The random cycle count is created by OR’ing bits [15:0]
with the constant 3'b100
as follows:
cycle_cnt = permuted[15:0] | 3'b100;
This constant DC offset introduces a minimum ping spacing of 4 cycles (1 cycle + margin) to ensure that the handshake protocols of the sender/receiver pairs work.
After selecting one of the peripherals to ping, the LFSR timer waits until either the corresponding *_ping_ok[<number>]
signal is asserted, or until the programmable ping timeout value is reached.
In both cases, the LFSR timer proceeds with the next ping, but in the second case it will additionally raise a “pingfail” alert.
The ping enable signal remains asserted during the time where the LFSR counter waits.
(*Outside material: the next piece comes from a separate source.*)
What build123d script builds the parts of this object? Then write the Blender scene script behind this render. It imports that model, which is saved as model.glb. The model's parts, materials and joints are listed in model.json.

The timeout value is a function of the ratios between the alert handler clock and peripheral clocks present in the system, and can be programmed at startup time via the register PING_TIMEOUT_CYC_SHADOWED
.
Note that the ping timer directly flags a “pingfail” alert if a spurious “ping ok” message comes in that has not been requested.
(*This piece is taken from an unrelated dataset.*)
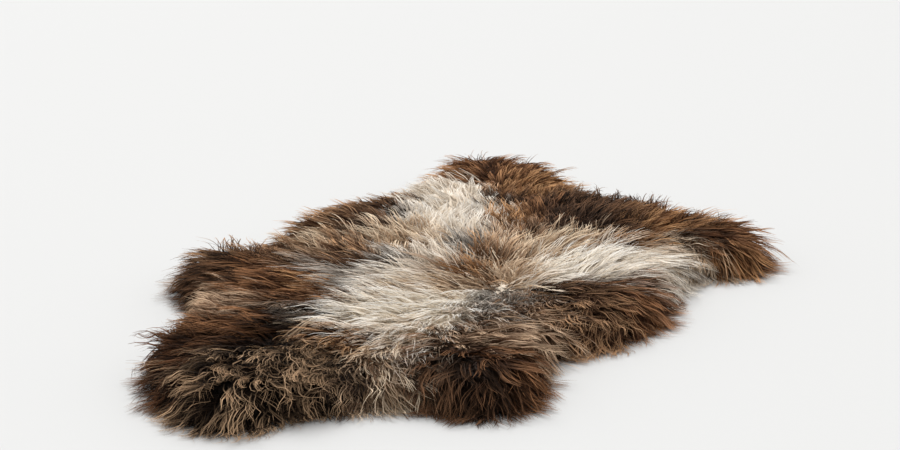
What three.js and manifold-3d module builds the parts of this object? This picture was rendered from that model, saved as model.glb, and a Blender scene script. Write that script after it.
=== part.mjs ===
// A long-wool sheepskin laid flat: one tanned hide, and the fleece that grows on it.
// Millimetres. The floor is z = 0, +Y runs along the spine from the tail to the neck, and +X is the right side.
import * as THREE from "three";
import { mergeVertices } from "three/addons/utils/BufferGeometryUtils.js";
import Module from "manifold-3d";

const wasm = await Module();
wasm.setup();

// Driving dimensions
const hideThickness = 2.2;
const hideInset = 52; // the wool reaches this far past the cut edge of the hide
const seatGap = 0.4; // between the hide and the wool that wraps its edge
const fleeceInset = 20; // from the average reach of the wool back to the edge of its solid mat
const rimHeight = 16; // of the mat's blunt edge
const pileHeight = 51; // of the mat over the hide
const shoulderWidth = 48; // over which the pile rises from its rim to its full height
const field = { halfWidth: 440, halfLength: 620, step: 20 }; // the grid that the pile is worked out on
const outlineSteps = 180;
const combedRim = 150; // inside this the wool is combed straight out over the rim
const seed = 20417;

// How far the wool reaches over the floor, clockwise from the neck as seen from above
const reach = [
  { place: "neck crown", x: -84, y: 600 },
  { place: "neck right corner", x: 10, y: 566 },
  { place: "neck right side", x: 80, y: 504 },
  { place: "neck root right", x: 120, y: 424 },
  { place: "shoulder right", x: 196, y: 368 },
  { place: "foreleg right top", x: 272, y: 324 },
  { place: "foreleg right front", x: 348, y: 268 },
  { place: "foreleg right side", x: 400, y: 194 },
  { place: "foreleg right tip", x: 396, y: 126 },
  { place: "foreleg right back", x: 358, y: 88 },
  { place: "armpit right", x: 302, y: 54 },
  { place: "flank right front", x: 284, y: -28 },
  { place: "flank right middle", x: 266, y: -114 },
  { place: "flank right back", x: 214, y: -216 },
  { place: "groin right", x: 152, y: -278 },
  { place: "hind leg right side", x: 146, y: -352 },
  { place: "hind leg right tip", x: 132, y: -424 },
  { place: "hind leg right foot", x: 78, y: -472 },
  { place: "tail", x: -2, y: -454 },
  { place: "hind leg left inside", x: -96, y: -492 },
  { place: "hind leg left foot", x: -148, y: -540 },
  { place: "hind leg left tip", x: -208, y: -550 },
  { place: "hind leg left corner", x: -272, y: -498 },
  { place: "hind leg left side", x: -334, y: -408 },
  { place: "flank left back", x: -354, y: -294 },
  { place: "flank left front", x: -370, y: -186 },
  { place: "foreleg left tip", x: -404, y: -100 },
  { place: "foreleg left front", x: -396, y: -4 },
  { place: "armpit left", x: -330, y: 32 },
  { place: "shoulder left", x: -322, y: 122 },
  { place: "shoulder left front", x: -290, y: 240 },
  { place: "neck root left", x: -202, y: 350 },
  { place: "neck left side", x: -170, y: 452 },
  { place: "neck left corner", x: -156, y: 552 },
];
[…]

As described in the programmers guide below, the ping timer has to be enabled explicitly. Only alerts that have been enabled and locked will be pinged in order to avoid spurious alerts. Escalation channels are always enabled, and hence will always be pinged once this mechanism has been turned on.
In addition to the ping timer mechanism described above, the escalation receivers contain monitoring counters that monitor the liveness of the alert handler (described in more detail in this section. This mechanism requires that the maximum wait time between escalation receiver pings is bounded. To that end, escalation senders are pinged in-order every second ping operation (i.e., the wait time is randomized, but the selection of the escalation line is not).
Alert Receiving
The alert handler module contains one alert receiver module (prim_alert_receiver
) per sending module.
This receiver module has three outputs based upon the signaling of the input alert.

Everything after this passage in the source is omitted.